Information supplied:
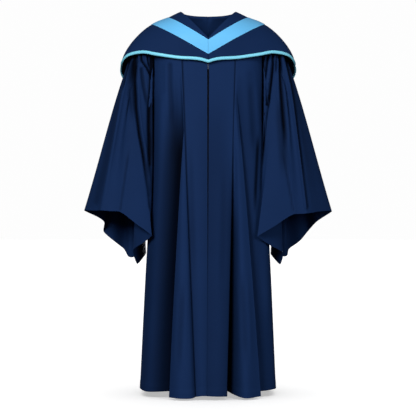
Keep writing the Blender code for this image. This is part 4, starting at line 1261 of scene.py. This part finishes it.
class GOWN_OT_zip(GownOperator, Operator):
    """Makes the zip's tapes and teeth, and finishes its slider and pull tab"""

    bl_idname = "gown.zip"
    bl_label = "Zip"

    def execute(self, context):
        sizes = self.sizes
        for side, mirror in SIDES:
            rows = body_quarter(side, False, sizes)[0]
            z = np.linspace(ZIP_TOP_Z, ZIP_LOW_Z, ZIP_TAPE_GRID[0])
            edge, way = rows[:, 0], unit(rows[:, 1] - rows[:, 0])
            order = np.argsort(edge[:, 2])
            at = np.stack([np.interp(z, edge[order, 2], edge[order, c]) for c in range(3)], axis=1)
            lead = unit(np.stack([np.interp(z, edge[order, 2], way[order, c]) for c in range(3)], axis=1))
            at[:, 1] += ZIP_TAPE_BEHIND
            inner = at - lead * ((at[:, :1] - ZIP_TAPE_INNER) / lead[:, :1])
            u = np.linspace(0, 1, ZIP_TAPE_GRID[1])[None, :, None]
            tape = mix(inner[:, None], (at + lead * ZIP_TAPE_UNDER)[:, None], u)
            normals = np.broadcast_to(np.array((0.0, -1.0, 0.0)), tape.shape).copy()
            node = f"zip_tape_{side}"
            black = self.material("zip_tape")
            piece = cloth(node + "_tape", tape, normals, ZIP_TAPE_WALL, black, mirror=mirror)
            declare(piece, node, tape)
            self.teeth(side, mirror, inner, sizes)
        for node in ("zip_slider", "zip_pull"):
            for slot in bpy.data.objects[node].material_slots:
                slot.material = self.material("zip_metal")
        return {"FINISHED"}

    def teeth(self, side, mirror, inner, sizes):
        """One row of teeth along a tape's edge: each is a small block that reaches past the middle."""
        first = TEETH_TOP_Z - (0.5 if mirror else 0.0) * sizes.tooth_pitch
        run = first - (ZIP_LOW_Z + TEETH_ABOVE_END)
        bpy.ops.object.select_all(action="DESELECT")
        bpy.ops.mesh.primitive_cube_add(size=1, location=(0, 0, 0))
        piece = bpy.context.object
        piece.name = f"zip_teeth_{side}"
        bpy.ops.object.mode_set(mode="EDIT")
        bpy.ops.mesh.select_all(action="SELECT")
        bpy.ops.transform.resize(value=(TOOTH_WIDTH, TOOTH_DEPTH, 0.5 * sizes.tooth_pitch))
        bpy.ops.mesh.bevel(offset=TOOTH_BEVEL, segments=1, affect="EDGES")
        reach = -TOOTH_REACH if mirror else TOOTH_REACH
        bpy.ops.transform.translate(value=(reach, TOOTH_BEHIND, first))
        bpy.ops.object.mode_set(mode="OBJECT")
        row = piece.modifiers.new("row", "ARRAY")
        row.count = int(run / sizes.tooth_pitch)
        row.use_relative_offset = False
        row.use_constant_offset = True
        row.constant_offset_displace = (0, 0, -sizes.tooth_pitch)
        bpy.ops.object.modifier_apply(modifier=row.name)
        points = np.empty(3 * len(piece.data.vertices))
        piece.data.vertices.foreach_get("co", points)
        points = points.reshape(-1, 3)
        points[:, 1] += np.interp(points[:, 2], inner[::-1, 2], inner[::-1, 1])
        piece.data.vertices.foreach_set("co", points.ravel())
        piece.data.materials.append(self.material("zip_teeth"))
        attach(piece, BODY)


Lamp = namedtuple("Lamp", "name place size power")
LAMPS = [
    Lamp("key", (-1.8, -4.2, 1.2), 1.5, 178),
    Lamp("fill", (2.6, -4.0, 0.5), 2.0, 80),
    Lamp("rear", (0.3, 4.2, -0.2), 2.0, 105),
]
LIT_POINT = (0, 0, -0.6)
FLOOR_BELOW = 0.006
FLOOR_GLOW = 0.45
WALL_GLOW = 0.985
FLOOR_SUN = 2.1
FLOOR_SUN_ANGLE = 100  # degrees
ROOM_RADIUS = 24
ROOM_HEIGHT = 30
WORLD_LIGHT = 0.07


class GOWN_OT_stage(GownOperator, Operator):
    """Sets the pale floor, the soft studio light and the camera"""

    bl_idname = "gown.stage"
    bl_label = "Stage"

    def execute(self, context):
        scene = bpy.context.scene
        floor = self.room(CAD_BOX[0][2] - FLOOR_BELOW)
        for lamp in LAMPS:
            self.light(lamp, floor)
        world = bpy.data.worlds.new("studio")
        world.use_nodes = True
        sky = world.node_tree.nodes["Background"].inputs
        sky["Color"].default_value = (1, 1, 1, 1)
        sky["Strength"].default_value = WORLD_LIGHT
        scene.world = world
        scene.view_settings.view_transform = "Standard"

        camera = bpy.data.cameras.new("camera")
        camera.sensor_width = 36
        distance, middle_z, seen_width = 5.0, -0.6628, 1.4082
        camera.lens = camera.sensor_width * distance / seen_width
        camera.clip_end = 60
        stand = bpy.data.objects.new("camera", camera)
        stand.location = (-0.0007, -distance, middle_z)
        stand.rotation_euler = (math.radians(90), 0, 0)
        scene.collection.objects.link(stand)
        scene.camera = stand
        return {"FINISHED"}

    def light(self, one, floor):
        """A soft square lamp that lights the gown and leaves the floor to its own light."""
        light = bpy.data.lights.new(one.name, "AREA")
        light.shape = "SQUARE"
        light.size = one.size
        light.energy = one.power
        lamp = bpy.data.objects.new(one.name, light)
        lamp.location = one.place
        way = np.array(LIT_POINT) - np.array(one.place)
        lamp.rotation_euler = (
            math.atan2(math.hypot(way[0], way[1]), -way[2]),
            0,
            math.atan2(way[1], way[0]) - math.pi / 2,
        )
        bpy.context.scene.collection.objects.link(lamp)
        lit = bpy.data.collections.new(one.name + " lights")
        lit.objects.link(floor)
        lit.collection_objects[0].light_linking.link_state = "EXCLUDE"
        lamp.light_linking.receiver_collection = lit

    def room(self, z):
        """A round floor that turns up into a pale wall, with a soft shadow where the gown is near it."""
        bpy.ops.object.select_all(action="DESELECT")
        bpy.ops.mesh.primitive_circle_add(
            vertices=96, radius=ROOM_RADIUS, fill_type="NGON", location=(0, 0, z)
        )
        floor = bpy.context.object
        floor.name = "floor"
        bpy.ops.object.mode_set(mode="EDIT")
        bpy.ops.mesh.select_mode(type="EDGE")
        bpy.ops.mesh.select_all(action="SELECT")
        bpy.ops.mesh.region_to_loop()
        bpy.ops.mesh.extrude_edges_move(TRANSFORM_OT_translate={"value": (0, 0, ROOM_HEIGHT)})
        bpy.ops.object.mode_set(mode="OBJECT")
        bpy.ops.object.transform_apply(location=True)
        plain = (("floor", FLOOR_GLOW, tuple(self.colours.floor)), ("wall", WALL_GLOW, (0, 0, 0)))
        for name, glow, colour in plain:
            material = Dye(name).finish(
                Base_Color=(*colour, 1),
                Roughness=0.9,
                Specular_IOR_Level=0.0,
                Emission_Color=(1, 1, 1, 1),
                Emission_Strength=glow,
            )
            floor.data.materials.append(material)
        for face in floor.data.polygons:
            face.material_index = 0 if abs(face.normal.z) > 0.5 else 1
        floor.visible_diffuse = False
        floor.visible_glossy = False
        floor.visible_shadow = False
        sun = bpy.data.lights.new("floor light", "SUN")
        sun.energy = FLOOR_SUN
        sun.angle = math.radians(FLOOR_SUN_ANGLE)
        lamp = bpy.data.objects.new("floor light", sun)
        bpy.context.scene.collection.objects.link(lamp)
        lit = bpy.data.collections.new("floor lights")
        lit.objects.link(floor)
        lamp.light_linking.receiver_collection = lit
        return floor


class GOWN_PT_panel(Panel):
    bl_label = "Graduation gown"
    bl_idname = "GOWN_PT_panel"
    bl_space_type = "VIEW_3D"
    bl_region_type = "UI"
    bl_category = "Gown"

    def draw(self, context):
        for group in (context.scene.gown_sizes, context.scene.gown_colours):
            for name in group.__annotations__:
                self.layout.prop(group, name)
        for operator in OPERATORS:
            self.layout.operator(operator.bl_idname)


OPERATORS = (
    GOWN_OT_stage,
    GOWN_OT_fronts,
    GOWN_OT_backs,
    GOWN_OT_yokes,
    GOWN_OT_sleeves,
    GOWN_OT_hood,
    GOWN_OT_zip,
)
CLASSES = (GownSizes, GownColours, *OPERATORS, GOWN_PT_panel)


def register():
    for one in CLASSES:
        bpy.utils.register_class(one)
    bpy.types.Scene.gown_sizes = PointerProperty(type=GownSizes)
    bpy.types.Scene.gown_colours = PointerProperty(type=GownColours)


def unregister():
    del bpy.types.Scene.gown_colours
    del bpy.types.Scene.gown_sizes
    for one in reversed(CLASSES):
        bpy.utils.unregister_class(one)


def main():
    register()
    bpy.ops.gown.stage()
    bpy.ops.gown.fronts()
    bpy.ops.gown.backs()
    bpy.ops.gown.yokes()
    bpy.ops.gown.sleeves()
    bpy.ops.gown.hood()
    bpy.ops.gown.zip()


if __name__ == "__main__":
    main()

Work required: Pick out all the lines with the word "finishes" in them and copy them.

Result:
Keep writing the Blender code for this image. This is part 4, starting at line 1261 of scene.py. This part finishes it.
    """Makes the zip's tapes and teeth, and finishes its slider and pull tab"""